おせちの残りの百合が咲いた

鱗片育ちの百合

お正月にゆりの根を使って、その小さな鱗片を埋めておいたら、こんなに細い少年のような花が咲いた。細くて風にだって耐えられそうもないのに、花は完成された美しさを持っている。自然の造形は完璧だなあと思う。ベランダのささやかな土の中にこうやって小さな喜びがあるのは、震災の後ほぼ一年をネットでくるまれて暮らしたことがあるせいだろう。空が見える。雨の音が聞こえる。風が吹き抜けてゆく。陽光が入って、空に雲が見えて・・・・・この暮らしがいかに多くの喜びを生み出していたのかがわかる。
 今週末は青森県西目屋の白神山地で研修がある。秋田県側も行ってみたいけれどまずこちらから。癒されるという言葉は嫌いだ。それは事実と反するから。

私自身が森の中で自分のエネルギーを解き放ち
解放の中で自然に還る。
そして自らの力で傷を塞ぎ、
生きる力を取り戻してゆく。

自己再生はあるが他者から生きる力や元気をもらうなんてことはない。

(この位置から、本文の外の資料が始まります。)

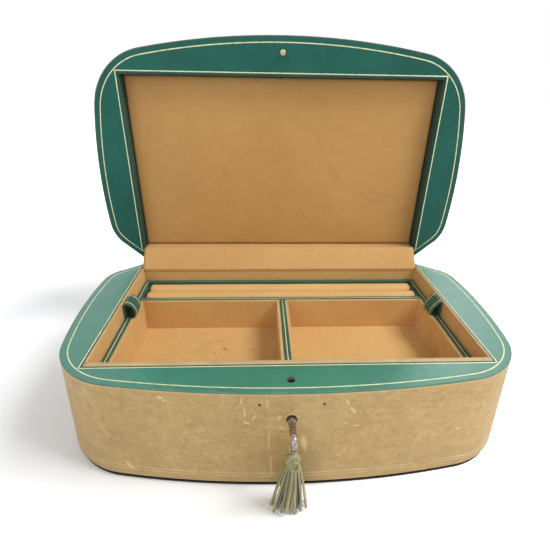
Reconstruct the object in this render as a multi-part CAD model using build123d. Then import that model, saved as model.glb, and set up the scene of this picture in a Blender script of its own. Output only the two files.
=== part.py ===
from build123d import *
import os
from math import atan2, cos, degrees, radians, sin, sqrt

# Leather jewelry box with a lift-out tray, standing on its base with the lid open.
# Millimetres. The origin is on the floor under the middle of the well.
# +X is to the right, +Y is towards the hinge and +Z is up.

# Plan shape, measured on the outside of the leather at the rim
well_width = 294.0
well_depth = 166.0
side_margin = 30.9
widest_y = 19.5
side_radius = 448.0
front_margin = 30.2
front_radius = 716.0
front_corner_radius = 56.0
rear_margin = 11.7
rear_corner_radius = 31.0
rear_end_radius = 8.0
diagonal_angle = 41.8
diagonal_margin = 7.4

# Case
base_height = 85.0
flare = 4.5
bottom_radius = 5.0
base_sheet = 1.2
sheet_inset = 1.6
leather = 1.5
turn_in = 12.0
wall = 5.0
rim_board = 4.0
rim_leather = 1.0
floor_board = 4.0
well_board = 3.0
lining = 2.0
front_lining = 5.2
floor_lining = 1.0
lining_drop = 0.2
rear_lining_drop = 3.4
soft_edge = 0.7

# Lid
lid_gap = 0.3
facing = 1.0
recess_depth = 12.0
pad_thickness = 3.0
pad_crown = 1.5
lid_board = 3.0
lid_crown = 2.6
lid_edge_radius = 5.0
recess_trim = 1.2

# Hinge
hinge_out = 2.6
hinge_inset = 12.0
knuckles = 15
knuckle_radius = 2.1
pin_radius = 1.0
leaf = 1.0
leaf_width = 9.2
screw_radius = 1.0
screw_head_radius = 1.9
screw_length = 7.0
screws = 6
strip_thickness = 1.4
strip_overlap = 11.5
strip_swell = 0.5
strip_bends = [2.4, 12.0, 2.4]
soft_gap = 0.3

# Tray
tray_gap = 0.8
tray_drop = 14.0
tray_wall = 5.5
tray_board = 2.5
lower_room = 27.5
compartment_floor = 2.0
card = 2.7
card_drop = 0.5
divider = 5.4
divider_x = -1.2
partition = 4.6
roll_width = 16.15
ledge_width = 4.5
ledge_depth = 6.0
ledge_length = 140.0
cheek = 1.9
roll_rise = 1.0
cheek_margin = 1.4
roll_gap = 0.3
roll_end_gap = 0.3
roll_rounding = 2.5

# Lift loops
strap = 1.5
strap_width = 18.5
strap_y = 13.2
strap_rise = 15.0
strap_loop = 8.9
strap_leg = 12.0
strap_proud = 0.35
strap_neck = 3.5
strap_bends = [4.3, 4.3, 2.4, 2.4]
slot_play = 0.1
bulge_length = 38.0
bulge_depth = 2.2
bulge_skin = 1.0
bulge_fall = 0.7

# Lock
lock_x = -2.2
lock_drop = 21.0
stud_inset = 13.4
lock_plate_width = 52.0
lock_box_width = 34.0
lock_height = 30.0
lock_box_depth = 12.6
lock_sheet = 1.0
lock_seat_depth = 0.3
lock_pin_spacing = 42.6
lock_pin_drop = 9.3
lock_pin_radius = 1.0
socket_radius = 3.0
eyelet_radius = 5.2
eyelet_flange = 1.0
eyelet_proud = 0.8
eyelet_tube_radius = 4.5
mouth_radius = 3.8
mouth_depth = 2.7
plug_radius = 3.3
running_fit = 0.06
key_turn = 90.0
cam_radius = 6.0
cam_tip_radius = 1.0
cam_thickness = 1.6
cam_gap = 0.8
cam_arm_width = 1.2
bolt_thickness = 1.7
bolt_play = 0.35
bolt_slot = 1.9
bolt_margin = 2.6
prong = 2.0
stud_radius = 1.5
stud_head_radius = 2.4
stud_head = 2.4
stud_root = 8.0

# Key
shank_radius = 1.8
key_play = 0.1
bit_width = 1.2
bit_height = 1.0
bit_inset = 1.0
bit_length = 5.0
collar_radius = 2.95
collar_length = 5.8
turned_radius = 2.3
turned_length = 10.2
bow_radius = 5.6
bow_hole_radius = 3.2
bow_thickness = 3.2
bow_rounding = 1.0

# Tassel
lace = 1.0
lace_width = 2.4
lace_play = 0.35
lace_length = 2.6
eye = 0.7
eye_width = 1.7
eye_play = 0.15
head_length = 13.8
head_neck_radius = 2.6
head_radius = 5.2
head_foot_radius = 4.6
outer_strips = 11
inner_strips = 5
strip_width = 2.1
tassel_leather = 0.9
outer_root_radius = 4.0
inner_root_radius = 2.3
outer_spread = 11.5
inner_spread = 6.5
spread_ratio = 0.6
strip_start_gap = 0.25
tassel_floor_gap = 0.4
tassel_lean = -2.5

# Heights and places that follow from the sizes above
well_half_x = well_width / 2
well_half_y = well_depth / 2
half_width = well_half_x + side_margin
front_y = -well_half_y - front_margin
rear_y = well_half_y + rear_margin
lid_z = base_height + lid_gap
hinge_length = well_width - 2 * hinge_inset
hinge_y = rear_y + hinge_out
hinge_z = base_height + lid_gap / 2
hinge_axis = Axis((0, hinge_y, hinge_z), (1, 0, 0))
leaf_seat = rear_y - leaf_width
floor_z = base_sheet + leather
well_floor_z = floor_z + floor_board
rim_board_z = base_height - rim_leather - rim_board
leather_top = base_height - rim_leather
rear_lining_top = base_height - rear_lining_drop
tray_top = base_height - tray_drop
tray_bottom = well_floor_z + floor_lining + lower_room + lid_gap
lock_z = base_height - lock_drop
stud_y = front_y + stud_inset
lock_front_y = front_y + leather + wall - lock_seat_depth

parts = {}


# Plan outline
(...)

どんなに愛していても、その人が生きる力はその人のうちにある。私の力や元気や命を分けてあげる事も、増やしてあげる事もできない。命はその人自身のものだから。その人がその力を信じることを支える。そのことが自然の役割であり、周りの人間の生き方から学ぶことでもある。

森は心のゆりかごであり、帰ってゆく場所でもある。